Life Insurance Corporation, which owns little over 3 per cent, will be richer by Rs 169.6 crore. ONGC Chairman and Managing Director Sudhir Vasudeva told PTI: “The total payout on this account will be Rs 5,347.20 crore.”
ONGC will also pay dividend distribution tax of Rs 867.45 crore, taking the outlay for the company to Rs 6,214.65 crore.
Other public sector firms that are cash-rich such as Coal India may also declare dividends. ONGC shares gained one per cent on the BSE to close at Rs 265.95 on Wednesday.
Oil field investment
ONGC today said its board has approved a Rs 352.5-crore investment in producing oil from a marginal field off the Mumbai coast.
ONGC Chairman and Managing Director Sudhir Vasudeva said the board has approved redevelopment of the B-173A marginal field situated 50 km west of the Mumbai coastline for improving its recovery factor.
The field was discovered in 1992 and produced 1,870 barrels of oil a day. Till October 31, 2011, the field has produced about 2,076 million tonnes.
“The proposal envisages installation of one bridge-connected wellhead platform and drilling and completion of three development wells at an investment of Rs 352.49 crore,” he said.
With these additional inputs, recovery from the field is expected to be enhanced from 16.98 per cent, as envisaged in the base case for development, to 20.36 per cent of oil initially in-place.
From a production perspective, this would result in a cumulative output of 3.330 million tonnes of oil and 0.4719 billion cubic metres of gas from the field by 2025-26, as against the business-as-usual scenario of 2.763 million tonnes of oil and 0.4009 bcm of gas.
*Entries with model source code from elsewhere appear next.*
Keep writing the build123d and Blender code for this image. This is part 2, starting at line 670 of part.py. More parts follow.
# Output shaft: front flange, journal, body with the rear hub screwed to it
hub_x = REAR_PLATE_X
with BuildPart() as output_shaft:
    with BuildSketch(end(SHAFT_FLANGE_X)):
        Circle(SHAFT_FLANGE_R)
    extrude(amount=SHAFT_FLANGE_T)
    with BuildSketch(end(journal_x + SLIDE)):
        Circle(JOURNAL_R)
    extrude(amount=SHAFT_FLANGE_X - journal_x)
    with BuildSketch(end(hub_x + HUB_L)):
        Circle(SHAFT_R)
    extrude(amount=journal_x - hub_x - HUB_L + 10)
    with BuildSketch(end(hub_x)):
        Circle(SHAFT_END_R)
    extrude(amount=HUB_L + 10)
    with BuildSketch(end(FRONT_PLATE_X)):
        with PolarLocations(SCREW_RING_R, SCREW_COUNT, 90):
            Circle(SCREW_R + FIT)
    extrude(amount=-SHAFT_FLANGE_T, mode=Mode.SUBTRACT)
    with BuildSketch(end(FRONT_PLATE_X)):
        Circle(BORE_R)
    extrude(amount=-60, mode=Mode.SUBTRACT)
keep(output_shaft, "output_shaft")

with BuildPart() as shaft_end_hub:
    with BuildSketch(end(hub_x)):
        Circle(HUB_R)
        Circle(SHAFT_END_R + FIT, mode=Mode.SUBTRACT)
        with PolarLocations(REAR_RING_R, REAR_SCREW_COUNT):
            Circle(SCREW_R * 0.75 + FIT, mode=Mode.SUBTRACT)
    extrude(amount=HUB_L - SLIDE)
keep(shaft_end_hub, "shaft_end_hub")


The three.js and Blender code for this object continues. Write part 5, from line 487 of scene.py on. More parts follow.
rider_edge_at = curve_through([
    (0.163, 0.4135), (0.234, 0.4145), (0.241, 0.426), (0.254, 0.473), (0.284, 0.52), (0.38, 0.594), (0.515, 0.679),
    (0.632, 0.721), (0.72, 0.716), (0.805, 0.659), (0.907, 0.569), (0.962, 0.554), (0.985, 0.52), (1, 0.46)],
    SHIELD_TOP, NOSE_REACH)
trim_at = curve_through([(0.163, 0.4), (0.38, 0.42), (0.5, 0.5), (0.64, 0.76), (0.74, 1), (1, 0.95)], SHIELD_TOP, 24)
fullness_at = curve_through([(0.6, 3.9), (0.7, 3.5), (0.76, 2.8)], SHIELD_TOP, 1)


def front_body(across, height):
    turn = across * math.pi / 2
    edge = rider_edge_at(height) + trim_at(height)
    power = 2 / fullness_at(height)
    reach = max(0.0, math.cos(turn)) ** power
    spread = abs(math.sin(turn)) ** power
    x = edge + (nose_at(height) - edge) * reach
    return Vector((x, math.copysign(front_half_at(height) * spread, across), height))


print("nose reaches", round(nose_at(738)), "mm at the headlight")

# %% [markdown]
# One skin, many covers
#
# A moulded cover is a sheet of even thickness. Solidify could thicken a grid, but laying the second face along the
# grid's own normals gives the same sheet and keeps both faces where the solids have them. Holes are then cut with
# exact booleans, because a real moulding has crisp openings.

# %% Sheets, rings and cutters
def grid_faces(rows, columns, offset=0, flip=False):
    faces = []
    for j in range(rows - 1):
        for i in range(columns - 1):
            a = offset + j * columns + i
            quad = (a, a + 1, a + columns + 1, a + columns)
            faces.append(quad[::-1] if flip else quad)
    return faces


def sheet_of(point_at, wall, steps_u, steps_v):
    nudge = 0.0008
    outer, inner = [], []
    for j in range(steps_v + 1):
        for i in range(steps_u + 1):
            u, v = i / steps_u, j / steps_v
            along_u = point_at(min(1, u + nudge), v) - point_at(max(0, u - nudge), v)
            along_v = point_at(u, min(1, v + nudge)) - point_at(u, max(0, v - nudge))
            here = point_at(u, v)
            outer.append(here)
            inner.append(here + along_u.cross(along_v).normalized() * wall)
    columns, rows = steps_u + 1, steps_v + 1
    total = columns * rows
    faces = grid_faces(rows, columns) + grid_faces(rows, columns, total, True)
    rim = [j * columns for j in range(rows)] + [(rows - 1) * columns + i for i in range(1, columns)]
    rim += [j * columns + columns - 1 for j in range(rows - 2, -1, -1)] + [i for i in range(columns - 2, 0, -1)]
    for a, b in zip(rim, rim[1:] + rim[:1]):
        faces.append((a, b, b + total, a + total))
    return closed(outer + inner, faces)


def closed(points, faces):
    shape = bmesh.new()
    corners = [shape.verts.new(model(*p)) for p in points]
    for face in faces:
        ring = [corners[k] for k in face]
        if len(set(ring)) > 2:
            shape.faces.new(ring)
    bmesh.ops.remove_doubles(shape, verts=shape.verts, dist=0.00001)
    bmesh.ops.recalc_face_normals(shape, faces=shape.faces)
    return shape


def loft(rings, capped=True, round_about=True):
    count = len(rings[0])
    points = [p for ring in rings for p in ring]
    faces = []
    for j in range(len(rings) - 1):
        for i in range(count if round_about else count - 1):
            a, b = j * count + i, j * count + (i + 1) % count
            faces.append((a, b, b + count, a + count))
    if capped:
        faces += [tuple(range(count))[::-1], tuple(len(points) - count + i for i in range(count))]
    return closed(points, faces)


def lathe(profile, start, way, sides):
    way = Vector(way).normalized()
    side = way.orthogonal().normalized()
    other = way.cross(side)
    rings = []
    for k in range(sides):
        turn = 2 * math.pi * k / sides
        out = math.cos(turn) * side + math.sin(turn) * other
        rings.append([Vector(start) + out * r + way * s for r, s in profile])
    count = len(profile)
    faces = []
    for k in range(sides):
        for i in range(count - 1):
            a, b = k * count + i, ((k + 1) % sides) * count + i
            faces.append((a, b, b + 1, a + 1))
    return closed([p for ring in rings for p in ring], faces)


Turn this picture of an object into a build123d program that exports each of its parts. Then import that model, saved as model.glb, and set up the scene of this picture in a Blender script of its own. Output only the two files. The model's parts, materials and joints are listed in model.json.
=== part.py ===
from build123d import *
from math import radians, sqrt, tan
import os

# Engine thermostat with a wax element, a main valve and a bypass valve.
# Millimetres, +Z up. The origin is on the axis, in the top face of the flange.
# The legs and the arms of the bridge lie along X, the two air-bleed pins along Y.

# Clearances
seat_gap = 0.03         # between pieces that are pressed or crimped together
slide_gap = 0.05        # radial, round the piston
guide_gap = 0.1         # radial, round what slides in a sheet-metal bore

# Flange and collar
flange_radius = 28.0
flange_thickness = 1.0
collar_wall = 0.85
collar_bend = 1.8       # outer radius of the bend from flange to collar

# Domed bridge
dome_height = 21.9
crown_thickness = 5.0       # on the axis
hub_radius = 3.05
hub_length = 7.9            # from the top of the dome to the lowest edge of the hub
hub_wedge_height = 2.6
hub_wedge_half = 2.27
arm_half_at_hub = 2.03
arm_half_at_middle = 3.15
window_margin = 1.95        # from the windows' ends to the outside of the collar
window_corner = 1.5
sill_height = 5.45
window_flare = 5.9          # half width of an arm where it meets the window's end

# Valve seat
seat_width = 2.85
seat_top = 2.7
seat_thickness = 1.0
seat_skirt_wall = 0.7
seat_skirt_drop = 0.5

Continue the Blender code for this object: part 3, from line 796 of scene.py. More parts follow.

The project is scheduled to be completed by March, 2014.
Vasudeva said the board also approved Rs 115 crore of investment in the Heera and South Heera fields, situated 70 km south-west of Mumbai city. “The feasibility report of Heera Redevelopment Phase-II is presently under examination and due for put up to the board in March 2012,” he said.
Considering the onset of the monsoon in mid-2012, the ONGC board decided to grant approval to the project ahead of ratification of the feasibility report as it would enable expeditious production of oil and gas through three clamp-on structures, of which two will be completed before the onset of the monsoon.
It has been felt that with this proactive and advanced action, drilling activities in the slots of the clamp-on could be conducted even during the monsoon, which would make early production from these wells during 2012-13 & 2013-14 possible, he said.